Figure 1. Geometry and design parameters of the standard FASA: (a) the sinuous curve, (b) single sinuous arm and (c) standard FASA geometry.

The additional arms of the antenna are created by rotating the initial arm by $90^\circ$, $180^\circ$, and $270^\circ$, resulting in four arms. Opposite pairs of arms are excited, forming a two-port geometry. The final configuration of the standard FASA is shown in Fig. 1(c), where $D_{out}$ represents the outer diameter and $D_{in}$ represents the inner diameter of the opposite arms. The lower operating frequency of the antenna can be reduced by increasing the outer diameter, while the upper operating frequency can be increased by decreasing the inner diameter, and vice versa.

The input impedance equation for the N-arm sinuous antenna is given by:

(2)\begin{equation} Z = \frac{60 \pi}{sin \big( \frac{180}{N}\big)}. \end{equation}

For an infinite four-arm self-complimentary antenna ( $\delta = 22.5^\circ$) with appropriate excitation, the average input resistance over the desired band is approximately 267 $\Omega$s.

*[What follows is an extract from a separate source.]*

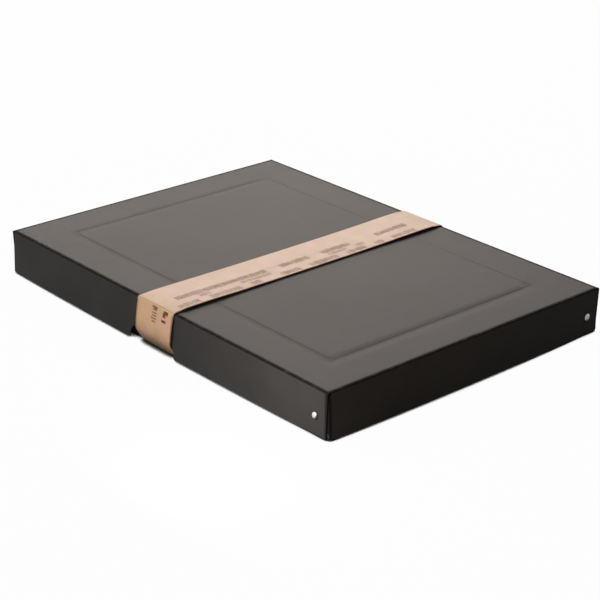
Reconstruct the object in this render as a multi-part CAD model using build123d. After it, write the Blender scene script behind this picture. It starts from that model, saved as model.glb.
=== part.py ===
from build123d import *
import os

# A flat storage box for A3 sheets, closed by a lift-off lid that covers the tray to the table.
# Tray and lid are each folded from one die-cut blank of black board. At every corner one wall turns
# inwards into a tab, the next wall lies over that tab, and a domed rivet holds the two together.
# The lid shows a pressed frame line, and its free rims have sprung outwards a little. Both of its
# long walls have a thumb notch. A paper band wraps the closed box round the middle.
# Lengths are in millimetres. X runs along the box, Y across it and Z up, from the middle of the
# lowest face. "Front" is the long side at -Y, and "right" the short side at +X.

# Board and paper
BOARD = 1.2
INNER_FOLD = 0.4
PAPER = 0.35

# Lid, outside
LID_LENGTH = 440.0
LID_WIDTH = 315.0
LID_HEIGHT = 40.0

# How far the lid's rims have sprung outwards, in the middle of a wall and at its folded end. The
# riveted end of a wall stays flat.
WALL_BOW = 3.3
FOLDED_END_SPREAD = 1.5
FLAT_END = 20.0

# Corner tabs, with the hairline gaps that folded board leaves. The free end of a wall is cut askew,
# so that the corner opens a little towards the rim.
TAB_LENGTH = 28.0
TAB_TAPER = 4.0
TAB_PLAY = 0.1
END_GAP = 0.4
END_TAPER = 1.6
CORNER_RELIEF = 0.6

# Pressed frame line on the lid
FRAME_MARGIN = 42.0
FRAME_CORNER = 2.0
GROOVE_WIDTH = 1.4
GROOVE_DEPTH = 0.45

# Thumb notches in the rims of the lid's long walls
NOTCH_WIDTH = 61.0
NOTCH_DEPTH = 13.0
NOTCH_CORNER = 9.0
NOTCH_SHOULDER = 2.5

# Rivets
HEAD_DIAMETER = 6.6
HEAD_HEIGHT = 1.4
HEAD_EDGE = 0.3
SHANK_DIAMETER = 3.0
BORE_DIAMETER = 2.0
CLINCH_DIAMETER = 5.0
CLINCH_HEIGHT = 0.8
HOLE_PLAY = 0.1
RIVET_FROM_CORNER = 14.0
RIVET_FROM_RIM = 16.0

# Paper band
BAND_WIDTH = 48.0
BAND_OFFSET = 2.5
BAND_FOLD = 1.5
BAND_PLAY = 0.5
BAND_CROWN = 2.2

# How the pieces sit in each other
SLIP = 0.1
LID_SEAT = 0.2
RIM_ABOVE_TRAY_FOOT = 0.6
WALL_PLAY = 0.4

# Worked out from the sizes above
FOLD = INNER_FOLD + BOARD
GRIP = 2 * BOARD + TAB_PLAY
WALL_GAP = BOARD + TAB_PLAY + CLINCH_HEIGHT + WALL_PLAY
TRAY_INSET = BOARD + WALL_GAP
TRAY_LENGTH = LID_LENGTH - 2 * TRAY_INSET
TRAY_WIDTH = LID_WIDTH - 2 * TRAY_INSET
TRAY_HEIGHT = LID_HEIGHT - BOARD - LID_SEAT + RIM_ABOVE_TRAY_FOOT
TRAY_FOOT = PAPER + SLIP
LID_RIM = TRAY_FOOT + RIM_ABOVE_TRAY_FOOT
LID_TOP = LID_RIM + LID_HEIGHT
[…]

However, when the antenna is fabricated on a substrate, the input impedance is lower because of the dielectric properties of the substrate. In [Reference Salem24], an investigation of various substrates with different dielectric properties and thicknesses was carried out. It was found that a 0.254 mm Duriod substrate caused minimal performance deterioration. However, Rogers 0.81 mm (R04003C) with a relative permittivity of $\varepsilon_{r} = 3.38$ is used in this study. To evaluate the effect of the substrate on input impedance, the four arms were placed on the substrate, and the optimal average input impedance was determined by adjusting the port impedance from 267 $\Omega$ to lower values. Full-wave electromagnetic simulations were conducted in free space using the time-domain solver in CST Microwave Studio [25]. The $S_{11}$ simulation results revealed that an input impedance of 185 $\Omega$ is ideal, as it allows for the practical design of a feeding line for the balun.

Sharp-edges modification

The resonance of a sinuous antenna arises from two sources: the log-periodic structure of the arms and the sharp edges formed by the truncation of the outer diameters of the arms. Studies on the resonance caused by these sharp edges and their impact have been discussed in [Reference Crocker and Scott8, Reference Kang and Kim26–Reference Kang and Kim28]. This sharp-edge resonance degrades the antenna’s performance, affecting its input impedance, radiation patterns, co-polarized gain, and reflection coefficients, particularly at lower frequencies. In [Reference Kang and Kim28], a modification method was proposed that involves the removal of half of the sharp ends on each arm. This paper presents a similar approach; however, instead of using a straight-line truncation, a circular-shaped curve is employed (see Fig. 2). This modification replaces the sharp tips with curved ends, aligning them with the natural bends of the arms and minimizing disruption to the antenna’s self-complementary properties. As these modifications are applied to the outer portions of the arms, they primarily affect the antenna’s lower frequency range. The $S_{11}$ parameter results, shown in Fig. 3, demonstrates improved impedance matching at lower frequencies when the sharp edges are replaced with curved ends.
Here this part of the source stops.